YOUR INSTRUCTIONS:
Print each line exactly as it is given.

DATA SHOWN:
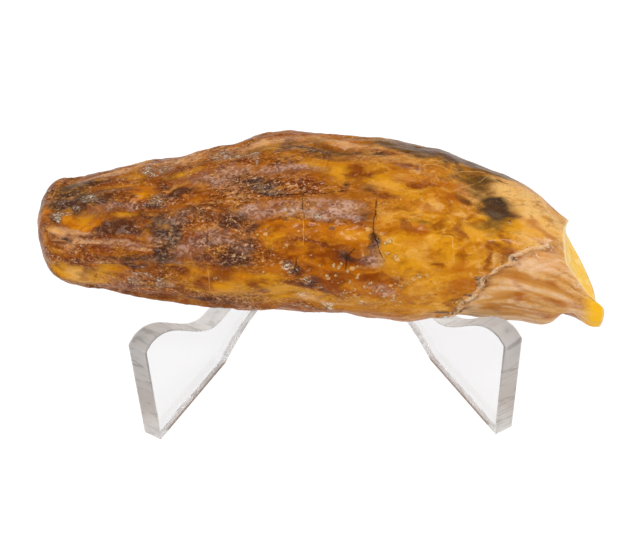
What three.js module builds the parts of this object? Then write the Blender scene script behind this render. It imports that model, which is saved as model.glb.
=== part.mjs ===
// A broken canine tooth of a bear, lying across a clear stand bent from one strip of sheet.
// Millimetres. +Z is up, +X runs from the root to the crown, and the stand is open towards -Y.
// The finished group has its origin at the middle of the bottom of its box.
import * as THREE from "three";

// ---- Tooth: driving dimensions --------------------------------------------------------------

// Sections across the tooth: x, middle y, middle z, half depth (front to back), half height.
// The last two stand beyond the break, where the lost crown would have gone on.
const sections = [
  [-49.5, 28.8, 24.0, 8.2, 7.3],
  [-44, 27.3, 24.1, 9.3, 8.2],
  [-34, 27.3, 24.3, 11.7, 10.1],
  [-25, 27.0, 24.1, 12.7, 11.0],
  [-16, 27.3, 24.9, 15.0, 12.6],
  [-6, 27.5, 25.6, 16.3, 13.6],
  [3, 26.3, 25.6, 16.4, 13.6],
  [13, 24.5, 25.3, 16.1, 13.3],
  [20, 23.5, 25.0, 15.5, 12.8],
  [25, 23.0, 24.1, 14.0, 11.5],
  [31, 20.9, 24.0, 13.1, 10.8],
  [36, 18.5, 23.8, 12.0, 10.0],
  [41, 15.5, 22.7, 9.9, 8.3],
  [46, 13.0, 20.3, 5.6, 4.7],
  [50, 10.0, 17.7, 1.5, 1.3],
];
const rootEnd = -49.5; // x of the blunt end of the root
const rootCap = 4.2; // length over which the root's end rounds off
const rootCapPower = 2.3; // above 2 the end is blunter than an ellipse
const sectionPower = 2.2; // above 2 a section is squarer than an ellipse

// Angles go round the tooth in degrees: 0 faces the front (-Y), 90 the top, 180 the back.
// Edge of the break: angle, x. The crown reaches furthest below and least at the front top.
const breakEdge = [
  [-120, 46.0],
  [-90, 46.2],
  [-60, 46.0],
  [-30, 45.3],
  [0, 45.5],
  [14, 45.5],
  [24, 45.0],
  [31, 42.9],
  [38, 41.6],
  [46, 40.3],
  [53, 38.8],
  [64, 38.3],
  [78, 38.4],
  [90, 39.4],
  [103, 40.8],
  [125, 41.3],
  [150, 41.2],
  [170, 41.5],
  [178, 42.3],
  [184, 43.5],
  [191, 44.4],
  [203, 45.2],
  [220, 45.7],
];
const breakDish = 2.2; // how deep the break is hollowed at its middle
const splinterWall = 0.15; // share of the way in over which the edge drops to the dish

// The cement layer stops at a ledge that climbs across the crown, lowest at ledgeAngle.
const ledgeStart = 19;
const ledgeAngle = -40;
const ledgeSlope = 0.2; // mm of x for each degree round the tooth
const ledgeRound = 20; // degrees over which the ledge turns at its lowest point
const ledgeDrop = 1.15; // step from the cement down to the dentine
const ledgeFade = 9; // mm beyond the ledge in which the step dies out
const ledgeWidth = 0.35; // mm along the tooth that the step takes
const ledgeWave = 0.45; // how far the crumbled ledge wanders
const ledgeFromBreak = 2; // the least distance from the ledge to the break

// A chip is out of the lower edge of the crown, just behind the pointed splinter.
const chip = { x: 39.9, angle: -35, halfLength: 2.9, halfAngle: 34, depth: 2.1 };

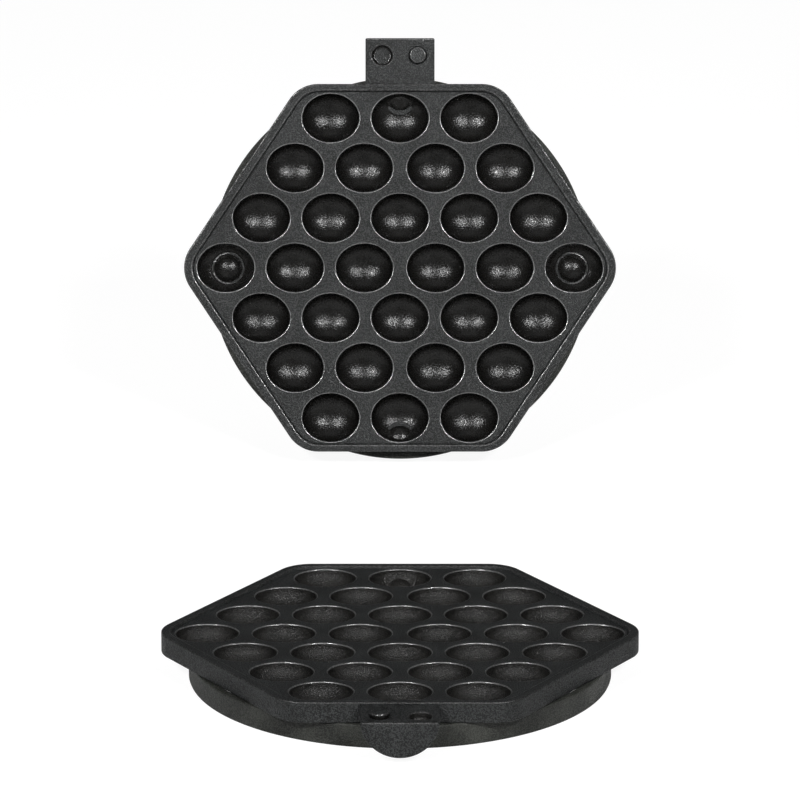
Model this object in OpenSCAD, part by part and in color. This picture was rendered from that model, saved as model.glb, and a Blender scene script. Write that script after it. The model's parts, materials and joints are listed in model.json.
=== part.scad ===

ANSWER TO THE PROBLEM:
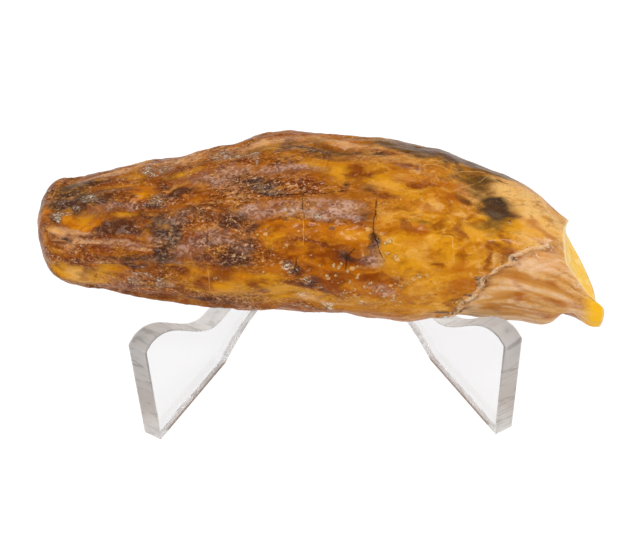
What three.js module builds the parts of this object? Then write the Blender scene script behind this render. It imports that model, which is saved as model.glb.
=== part.mjs ===
// A broken canine tooth of a bear, lying across a clear stand bent from one strip of sheet.
// Millimetres. +Z is up, +X runs from the root to the crown, and the stand is open towards -Y.
// The finished group has its origin at the middle of the bottom of its box.
import * as THREE from "three";

// ---- Tooth: driving dimensions --------------------------------------------------------------

// Sections across the tooth: x, middle y, middle z, half depth (front to back), half height.
// The last two stand beyond the break, where the lost crown would have gone on.
const sections = [
  [-49.5, 28.8, 24.0, 8.2, 7.3],
  [-44, 27.3, 24.1, 9.3, 8.2],
  [-34, 27.3, 24.3, 11.7, 10.1],
  [-25, 27.0, 24.1, 12.7, 11.0],
  [-16, 27.3, 24.9, 15.0, 12.6],
  [-6, 27.5, 25.6, 16.3, 13.6],
  [3, 26.3, 25.6, 16.4, 13.6],
  [13, 24.5, 25.3, 16.1, 13.3],
  [20, 23.5, 25.0, 15.5, 12.8],
  [25, 23.0, 24.1, 14.0, 11.5],
  [31, 20.9, 24.0, 13.1, 10.8],
  [36, 18.5, 23.8, 12.0, 10.0],
  [41, 15.5, 22.7, 9.9, 8.3],
  [46, 13.0, 20.3, 5.6, 4.7],
  [50, 10.0, 17.7, 1.5, 1.3],
];
const rootEnd = -49.5; // x of the blunt end of the root
const rootCap = 4.2; // length over which the root's end rounds off
const rootCapPower = 2.3; // above 2 the end is blunter than an ellipse
const sectionPower = 2.2; // above 2 a section is squarer than an ellipse

// Angles go round the tooth in degrees: 0 faces the front (-Y), 90 the top, 180 the back.
// Edge of the break: angle, x. The crown reaches furthest below and least at the front top.
const breakEdge = [
  [-120, 46.0],
  [-90, 46.2],
  [-60, 46.0],
  [-30, 45.3],
  [0, 45.5],
  [14, 45.5],
  [24, 45.0],
  [31, 42.9],
  [38, 41.6],
  [46, 40.3],
  [53, 38.8],
  [64, 38.3],
  [78, 38.4],
  [90, 39.4],
  [103, 40.8],
  [125, 41.3],
  [150, 41.2],
  [170, 41.5],
  [178, 42.3],
  [184, 43.5],
  [191, 44.4],
  [203, 45.2],
  [220, 45.7],
];
const breakDish = 2.2; // how deep the break is hollowed at its middle
const splinterWall = 0.15; // share of the way in over which the edge drops to the dish

// The cement layer stops at a ledge that climbs across the crown, lowest at ledgeAngle.
const ledgeStart = 19;
const ledgeAngle = -40;
const ledgeSlope = 0.2; // mm of x for each degree round the tooth
const ledgeRound = 20; // degrees over which the ledge turns at its lowest point
const ledgeDrop = 1.15; // step from the cement down to the dentine
const ledgeFade = 9; // mm beyond the ledge in which the step dies out
const ledgeWidth = 0.35; // mm along the tooth that the step takes
const ledgeWave = 0.45; // how far the crumbled ledge wanders
const ledgeFromBreak = 2; // the least distance from the ledge to the break

// A chip is out of the lower edge of the crown, just behind the pointed splinter.
const chip = { x: 39.9, angle: -35, halfLength: 2.9, halfAngle: 34, depth: 2.1 };

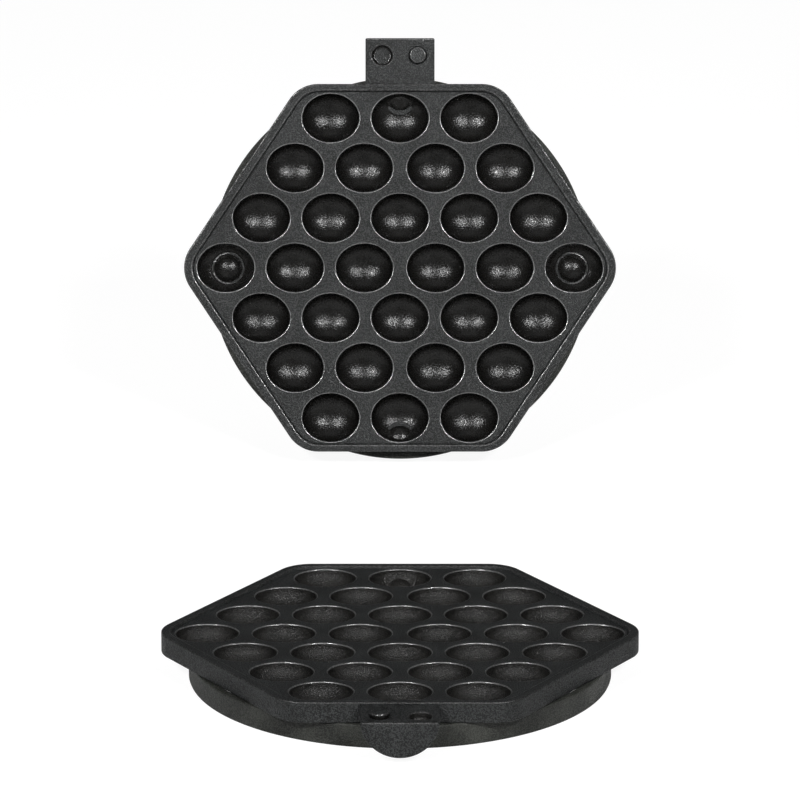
Model this object in OpenSCAD, part by part and in color. This picture was rendered from that model, saved as model.glb, and a Blender scene script. Write that script after it. The model's parts, materials and joints are listed in model.json.
=== part.scad ===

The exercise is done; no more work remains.